### TASK BRIEF
Of the lines in the data below, count the ones holding the string "metres", and answer with that number only.

━━━━━━

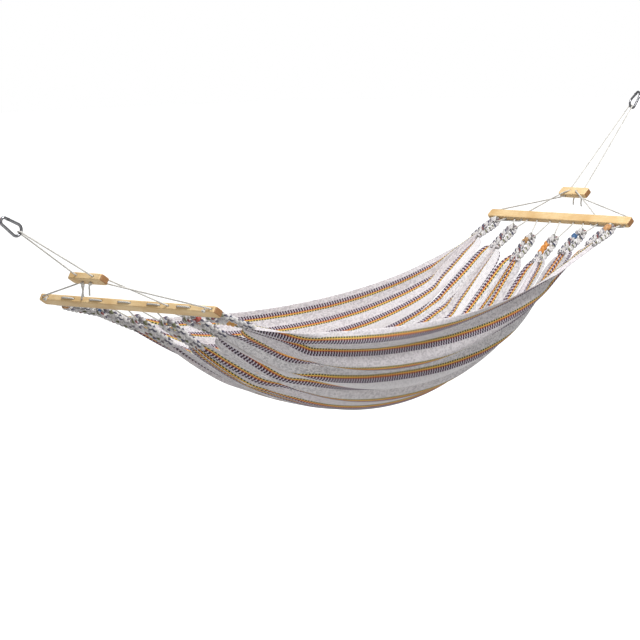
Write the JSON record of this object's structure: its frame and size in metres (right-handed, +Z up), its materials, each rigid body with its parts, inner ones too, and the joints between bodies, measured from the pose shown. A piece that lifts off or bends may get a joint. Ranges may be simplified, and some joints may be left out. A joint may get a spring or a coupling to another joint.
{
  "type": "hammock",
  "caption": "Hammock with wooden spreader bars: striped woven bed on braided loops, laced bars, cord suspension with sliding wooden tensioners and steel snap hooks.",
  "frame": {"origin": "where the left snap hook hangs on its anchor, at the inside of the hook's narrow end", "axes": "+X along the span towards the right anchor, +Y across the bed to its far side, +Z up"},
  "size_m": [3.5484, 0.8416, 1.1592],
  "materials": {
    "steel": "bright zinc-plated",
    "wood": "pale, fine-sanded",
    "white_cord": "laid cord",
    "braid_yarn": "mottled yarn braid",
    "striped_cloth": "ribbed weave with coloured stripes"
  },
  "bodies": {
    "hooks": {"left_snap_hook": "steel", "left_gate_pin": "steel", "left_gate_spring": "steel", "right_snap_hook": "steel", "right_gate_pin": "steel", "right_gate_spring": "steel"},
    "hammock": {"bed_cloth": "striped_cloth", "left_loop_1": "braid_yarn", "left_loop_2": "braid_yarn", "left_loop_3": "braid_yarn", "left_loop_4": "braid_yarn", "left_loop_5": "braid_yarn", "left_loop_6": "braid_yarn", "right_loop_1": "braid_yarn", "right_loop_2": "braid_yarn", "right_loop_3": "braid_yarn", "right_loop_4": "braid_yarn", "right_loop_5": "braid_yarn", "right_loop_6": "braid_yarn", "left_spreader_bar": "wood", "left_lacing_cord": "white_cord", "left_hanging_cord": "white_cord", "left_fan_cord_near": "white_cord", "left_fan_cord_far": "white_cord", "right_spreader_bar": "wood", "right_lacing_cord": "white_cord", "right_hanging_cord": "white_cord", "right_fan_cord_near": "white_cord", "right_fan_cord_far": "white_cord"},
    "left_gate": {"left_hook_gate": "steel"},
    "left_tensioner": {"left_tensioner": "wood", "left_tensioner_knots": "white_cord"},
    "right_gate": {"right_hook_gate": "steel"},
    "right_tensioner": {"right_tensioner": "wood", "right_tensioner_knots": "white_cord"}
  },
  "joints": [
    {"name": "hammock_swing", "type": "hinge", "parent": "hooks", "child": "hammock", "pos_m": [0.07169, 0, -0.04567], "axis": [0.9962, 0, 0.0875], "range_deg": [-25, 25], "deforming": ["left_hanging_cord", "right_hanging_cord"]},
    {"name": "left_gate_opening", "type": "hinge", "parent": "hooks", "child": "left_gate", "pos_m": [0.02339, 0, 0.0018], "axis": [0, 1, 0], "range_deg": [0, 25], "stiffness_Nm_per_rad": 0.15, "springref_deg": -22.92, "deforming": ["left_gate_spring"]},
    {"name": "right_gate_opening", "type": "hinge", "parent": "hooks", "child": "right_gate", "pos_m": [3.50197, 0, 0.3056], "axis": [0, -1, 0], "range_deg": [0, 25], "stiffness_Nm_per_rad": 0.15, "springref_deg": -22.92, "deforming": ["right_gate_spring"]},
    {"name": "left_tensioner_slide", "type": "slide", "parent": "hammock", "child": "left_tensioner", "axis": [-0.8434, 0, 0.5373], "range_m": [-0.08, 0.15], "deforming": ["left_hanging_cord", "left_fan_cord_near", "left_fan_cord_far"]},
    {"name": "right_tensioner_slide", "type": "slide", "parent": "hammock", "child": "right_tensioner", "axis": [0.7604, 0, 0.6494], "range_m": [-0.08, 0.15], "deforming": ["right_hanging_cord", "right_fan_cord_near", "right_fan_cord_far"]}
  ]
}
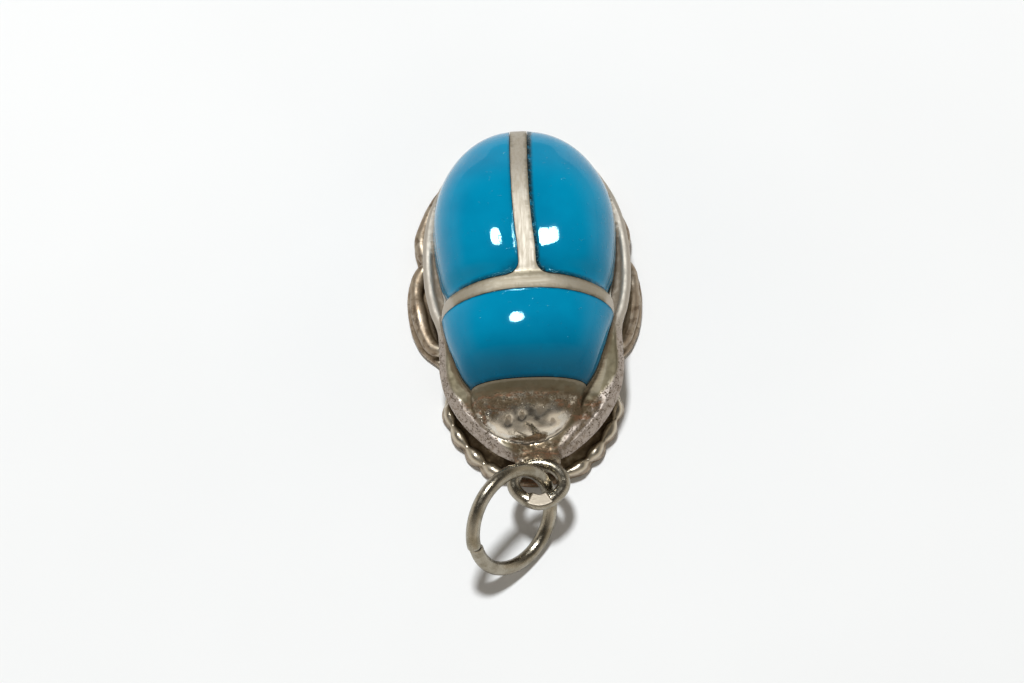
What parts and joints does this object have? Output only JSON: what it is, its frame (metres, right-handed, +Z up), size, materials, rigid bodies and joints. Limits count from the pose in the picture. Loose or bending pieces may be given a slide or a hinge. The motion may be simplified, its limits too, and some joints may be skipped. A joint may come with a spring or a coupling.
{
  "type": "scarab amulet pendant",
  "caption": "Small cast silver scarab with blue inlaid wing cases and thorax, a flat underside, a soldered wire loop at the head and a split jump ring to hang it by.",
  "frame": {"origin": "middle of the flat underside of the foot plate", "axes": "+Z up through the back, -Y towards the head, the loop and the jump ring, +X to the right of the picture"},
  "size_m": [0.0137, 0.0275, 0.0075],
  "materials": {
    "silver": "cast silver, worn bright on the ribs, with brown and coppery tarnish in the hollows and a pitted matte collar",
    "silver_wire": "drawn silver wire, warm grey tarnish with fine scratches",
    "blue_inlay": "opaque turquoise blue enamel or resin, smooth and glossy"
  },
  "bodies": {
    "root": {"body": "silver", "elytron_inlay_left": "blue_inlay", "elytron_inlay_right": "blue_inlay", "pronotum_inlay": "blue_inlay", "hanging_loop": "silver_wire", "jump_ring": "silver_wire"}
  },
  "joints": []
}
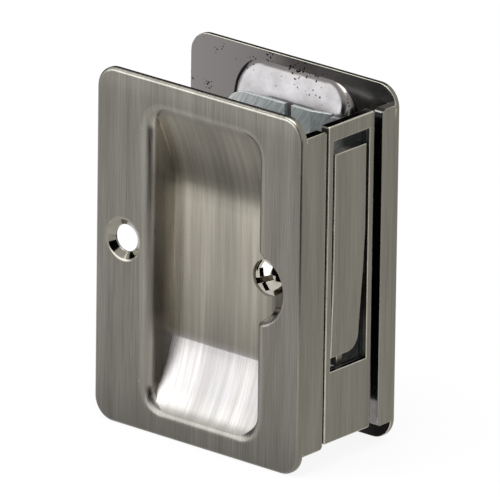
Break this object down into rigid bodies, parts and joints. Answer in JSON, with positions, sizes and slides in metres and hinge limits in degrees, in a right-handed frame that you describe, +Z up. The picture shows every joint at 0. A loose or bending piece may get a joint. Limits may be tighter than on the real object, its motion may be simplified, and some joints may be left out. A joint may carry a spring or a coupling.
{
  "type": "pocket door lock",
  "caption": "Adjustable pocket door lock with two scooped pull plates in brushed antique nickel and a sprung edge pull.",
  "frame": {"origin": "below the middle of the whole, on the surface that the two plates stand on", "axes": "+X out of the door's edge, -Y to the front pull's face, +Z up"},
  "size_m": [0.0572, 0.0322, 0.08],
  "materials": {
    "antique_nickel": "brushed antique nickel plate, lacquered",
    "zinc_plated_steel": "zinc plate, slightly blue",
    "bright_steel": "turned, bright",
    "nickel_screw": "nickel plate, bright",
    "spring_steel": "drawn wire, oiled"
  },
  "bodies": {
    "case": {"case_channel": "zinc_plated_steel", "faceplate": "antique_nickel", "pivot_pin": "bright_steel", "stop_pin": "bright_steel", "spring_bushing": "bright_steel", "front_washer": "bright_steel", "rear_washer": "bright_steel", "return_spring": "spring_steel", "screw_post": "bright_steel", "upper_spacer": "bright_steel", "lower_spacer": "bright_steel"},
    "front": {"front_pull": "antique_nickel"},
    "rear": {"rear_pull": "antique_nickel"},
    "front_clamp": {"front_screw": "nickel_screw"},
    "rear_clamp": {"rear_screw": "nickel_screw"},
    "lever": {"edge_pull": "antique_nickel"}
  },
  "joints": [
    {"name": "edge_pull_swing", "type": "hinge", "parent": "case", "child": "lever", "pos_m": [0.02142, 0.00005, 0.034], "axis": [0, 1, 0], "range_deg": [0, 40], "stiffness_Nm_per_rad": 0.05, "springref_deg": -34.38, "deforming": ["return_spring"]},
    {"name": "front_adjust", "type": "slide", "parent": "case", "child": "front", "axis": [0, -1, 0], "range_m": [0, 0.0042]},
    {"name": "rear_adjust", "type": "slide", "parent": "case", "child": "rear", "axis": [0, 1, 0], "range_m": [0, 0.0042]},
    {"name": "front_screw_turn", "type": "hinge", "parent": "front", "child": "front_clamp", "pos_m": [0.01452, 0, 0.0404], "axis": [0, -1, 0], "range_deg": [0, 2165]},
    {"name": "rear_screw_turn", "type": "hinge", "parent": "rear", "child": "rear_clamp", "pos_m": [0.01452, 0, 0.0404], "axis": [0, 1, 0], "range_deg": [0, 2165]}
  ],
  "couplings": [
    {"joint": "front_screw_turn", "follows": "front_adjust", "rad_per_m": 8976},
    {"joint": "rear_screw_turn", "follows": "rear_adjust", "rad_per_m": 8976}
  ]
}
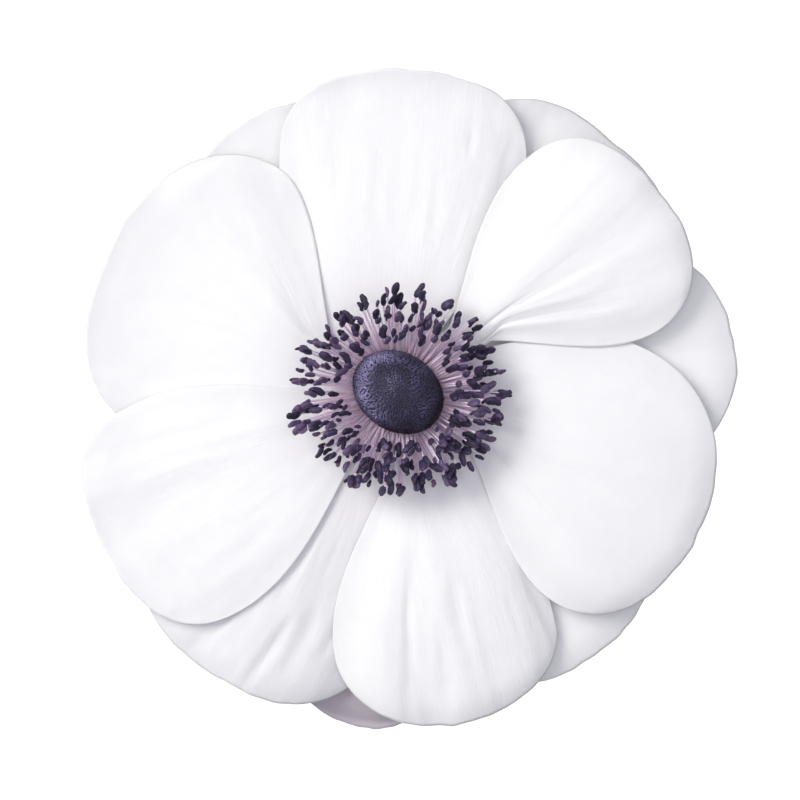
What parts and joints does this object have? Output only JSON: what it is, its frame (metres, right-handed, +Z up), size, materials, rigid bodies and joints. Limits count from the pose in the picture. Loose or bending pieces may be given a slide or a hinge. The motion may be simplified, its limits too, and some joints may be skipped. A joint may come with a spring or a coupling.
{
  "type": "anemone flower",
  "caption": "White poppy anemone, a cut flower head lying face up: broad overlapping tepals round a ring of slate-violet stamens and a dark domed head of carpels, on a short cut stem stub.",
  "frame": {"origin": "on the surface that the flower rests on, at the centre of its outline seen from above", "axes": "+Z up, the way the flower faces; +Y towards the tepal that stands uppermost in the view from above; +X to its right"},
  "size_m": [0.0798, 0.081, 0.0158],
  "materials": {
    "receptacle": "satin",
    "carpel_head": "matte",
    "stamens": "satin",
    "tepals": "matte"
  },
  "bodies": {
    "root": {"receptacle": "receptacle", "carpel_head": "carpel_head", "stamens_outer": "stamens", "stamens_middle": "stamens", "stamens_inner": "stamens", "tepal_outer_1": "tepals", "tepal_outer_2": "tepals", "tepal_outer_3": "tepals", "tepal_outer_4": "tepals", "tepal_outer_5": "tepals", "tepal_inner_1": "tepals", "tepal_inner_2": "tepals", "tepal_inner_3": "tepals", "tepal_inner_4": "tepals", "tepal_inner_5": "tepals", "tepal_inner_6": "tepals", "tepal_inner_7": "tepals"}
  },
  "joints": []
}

━━━━━━

### EXERCISE RESPONSE
4